The Ministry of Land, Infrastructure, Transport, and Tourism announces that the average price of land—as of January 1—has increased for the first time in eight years, boosted by rising values in major cities.
The government downgrades its assessment of the economy for the first time in five months due to stagnant consumer spending and deteriorating corporate sentiment.
Shikoku Electric Power Co. announces that it has decided to scrap reactor 1 at its Ikata Nuclear Plant in Ikata, Ehime Prefecture.
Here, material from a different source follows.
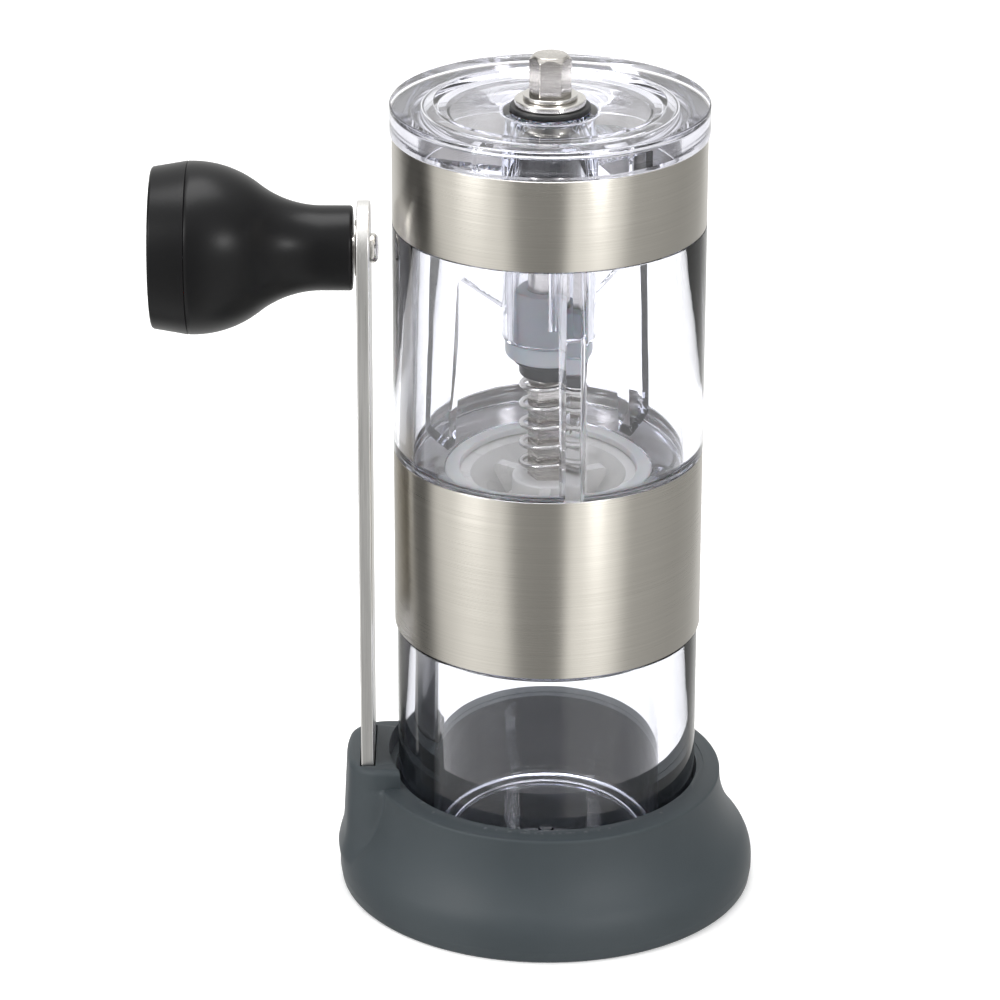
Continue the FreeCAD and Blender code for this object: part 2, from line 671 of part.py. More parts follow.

The reactor, which has been offline since a safety check in September 2011, will be 40 years old in September 2017, and the power company decided that the upgrades required to meet new safety standards would be too expensive.
The Hokkaidō Shinkansen goes into operation, making possible Shinkansen travel from Hokkaidō to Kyūshū. The fastest trains link Tokyo and Shin-Hakodate-Hokuto Stations in just 4 hours and 2 minutes, passing through the Seikan Tunnel—the world’s longest undersea tunnel—to reach the northern island. While newly connected cities are expected to enjoy an economic boost from tourists and business travelers, the service itself is projected to make an average annual loss of ¥4.8 billion for the first three years of operation.
The Democratic Party of Japan and the Japan Innovation Party merge at a Tokyo meeting to become the Democratic Party (Minshintō in Japanese). The new party is the largest opposition force, with 156 politicians in both houses. DPJ leader Okada Katsuya, chosen as the head of the new party, states that he wishes to change the direction of Japanese politics.
Security legislation passed in September 2015 comes into effect. It allows Japan to exercise the right of collective self-defense, previously banned under the Constitution, meaning that Self-Defense Forces can support allied forces under attack.The government’s ¥96.7 trillion state budget for fiscal 2016 is approved in the House of Councillors. Social welfare spending rises 1.4% year-on-year to ¥32.0 trillion, while defense spending increases 1.5% to ¥5.1 trillion, topping ¥5 trillion for the first time.